Bandage on a bullet hole; How student loan debt policies affect everyone
As voters get ready to cast their ballots, it is important to review economic issues such as student loan debt, one of the wounds damaging our country.
There are many types of loans (the main two being subsidized and unsubsidized), each of which has nuances through the Free Application for Federal Student Aid (FAFSA) that should be examined personally.
To put in perspective why these loans matter to students who have borrowed money and even to those who have not, some 2024 statistics regarding loan debt in the US according to the Education Data Initiative are as follows:
The outstanding federal loan balance in the United States is $1.620 trillion, with 48.2 million borrowers still having active debt.
The average federal student loan debt balance is $37,853, with the average public university student borrowing $32,362 to attain a bachelor’s degree.
These are not small numbers, and depending on the policies of the next administration, the manipulation of these not-so-small numbers could affect the economy, making this an important factor no matter what a student’s debt status may be.
As of 2023, loan debt has been on the decline, but it is still necessary to take a closer look at what the candidates have in store for their future possible presidencies and what that could mean for students and citizens alike.

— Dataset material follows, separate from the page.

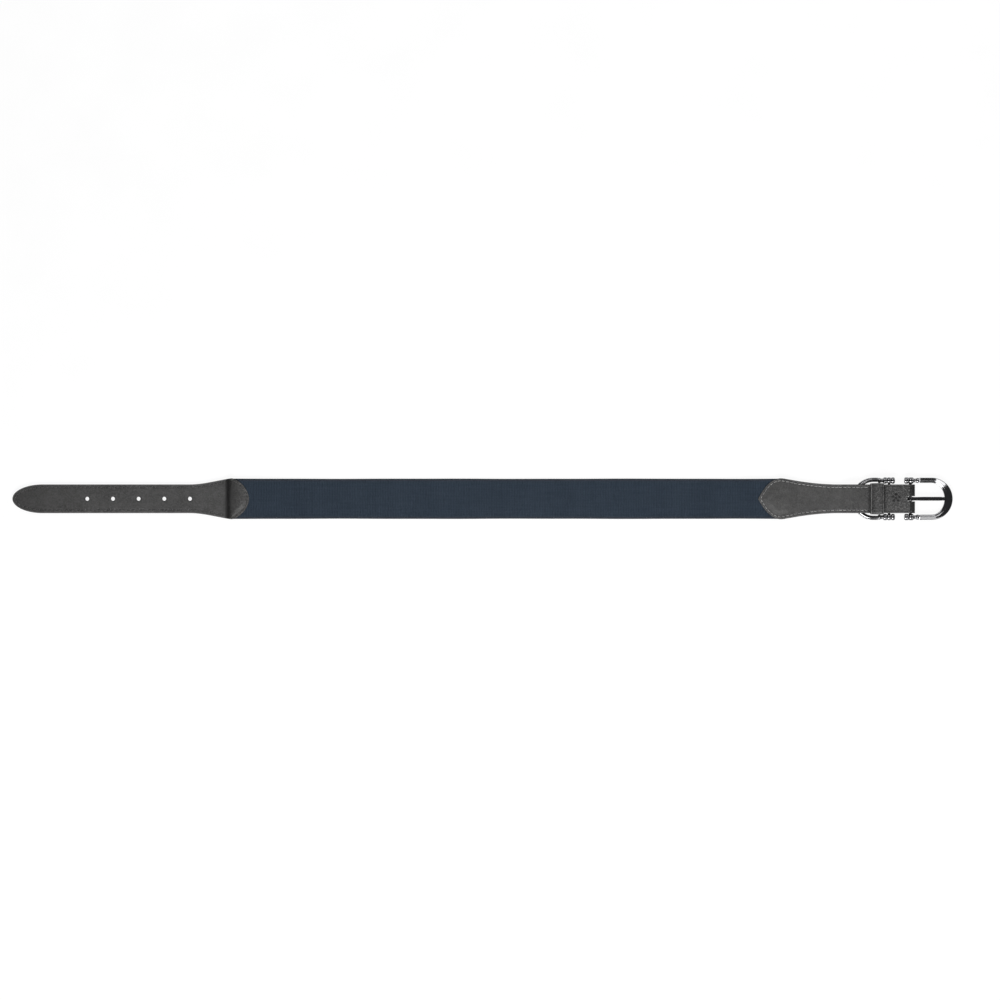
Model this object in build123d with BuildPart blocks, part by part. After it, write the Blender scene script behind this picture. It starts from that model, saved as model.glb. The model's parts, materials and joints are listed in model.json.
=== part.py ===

The Biden-Harris administration tried for widespread student loan forgiveness in 2023, which would forgive up to $10,000 of student loan debt for eligible borrowers, but that was ultimately struck down by the Supreme Court. However, the Biden-Harris administration did not want to stop there, and they planned to continue pushing for even more debt abolishment.
It is believed that, if elected, Vice President Kamala Harris will continue to build on these policies deeply rooted in loan forgiveness. In a speech in July, Harris stated “We see a future where every student has the support and the resources they need to thrive, and a future where no teacher has to struggle with the burden of student loan debt.”
In theory, this sounds like a win-win for all parties involved. Who wouldn’t want their debts forgiven? However, in order to accomplish that, the government would have to pull money from elsewhere, potentially leading to adverse effects such as higher taxes or inflation.
According to economists, most debt holders fall in the upper-to-middle class, meaning that the people with the most debt are more likely to pay it off in the future with less trouble than those struggling financially. This means eliminating all debt will disproportionately help those who don’t actually need it, and the strain it could cause on the economy would adversely end up hurting the same people the forgiveness program aimed to benefit. It could also open a can of worms that would allow for borrowers to abuse the loan forgiveness system which could encourage universities to increase tuition, leading to similar dilemmas.
While some view total forgiveness as putting a Band-Aid on a bullet hole, there are pros to this system. For example, student loan debt harms African American students disproportionately more, so forgiveness would help combat racial inequality. Loan debt has also slowed down many Americans' ability to enjoy socially constructive acts such as getting married, saving for retirement and making bigger purchases. Therefore, debt forgiveness could help foster an environment that encourages these human experiences, increasing quality of life.
On the contrary, former president Donald Trump does not agree that loan forgiveness is the answer and, if elected, will most likely repeal or ban the policies his predecessor put in place. He spent his time as president setting stricter limits on student aid programs and calling for the elimination of several types of subsidized federal student loans.
So far during his campaign, Trump has not made mention of any plans for revoking specific student loan policies, but has been fairly vocal about his feelings regarding Biden’s debt forgiveness, calling it "not legal" and “vile,” according to Kiplinger.
However, the successful repeal of these programs is heavily dependent on whether Congress is ruled by a Republican majority. The most that conservatives have commented on the issue is through a set of policy proposals called Project 25 (developed by a group called The Heritage Foundation) which calls for significant changes to how student loans are managed. While the former president has denied any connection to this, many of his closest advisers are heavily involved with the project.
Trump’s current Vice President nominee, JD Vance, also denies any connection to the group. However, Vance has a relationship with the foundation's leader, Kevin Roberts, and has been quoted endorsing aspects of the project, saying that “there are some good ideas in there and there are some things I disagree with,” in an interview with Newsmax.
It is a fair assumption to say that Vance stands with Trump on the issue of student debt forgiveness, tweeting in 2022 that “Republicans must fight this with every ounce of our energy and power” in relation to calls for debt forgiveness.
As a country, having a high student loan balance can negatively impact economic growth, causing fewer businesses to open and less consumer spending. So while total loan forgiveness may be a poor, makeshift bandage in some circles of thought, leaving the wound open will only allow it to expand further.
It is still too early to know for certain how the election might impact student loan debt, but experts agree that relying on forgiveness should not be in your 2025 income plan. Borrowers should plan to pay back loans and factor in debts before making any long-term purchases.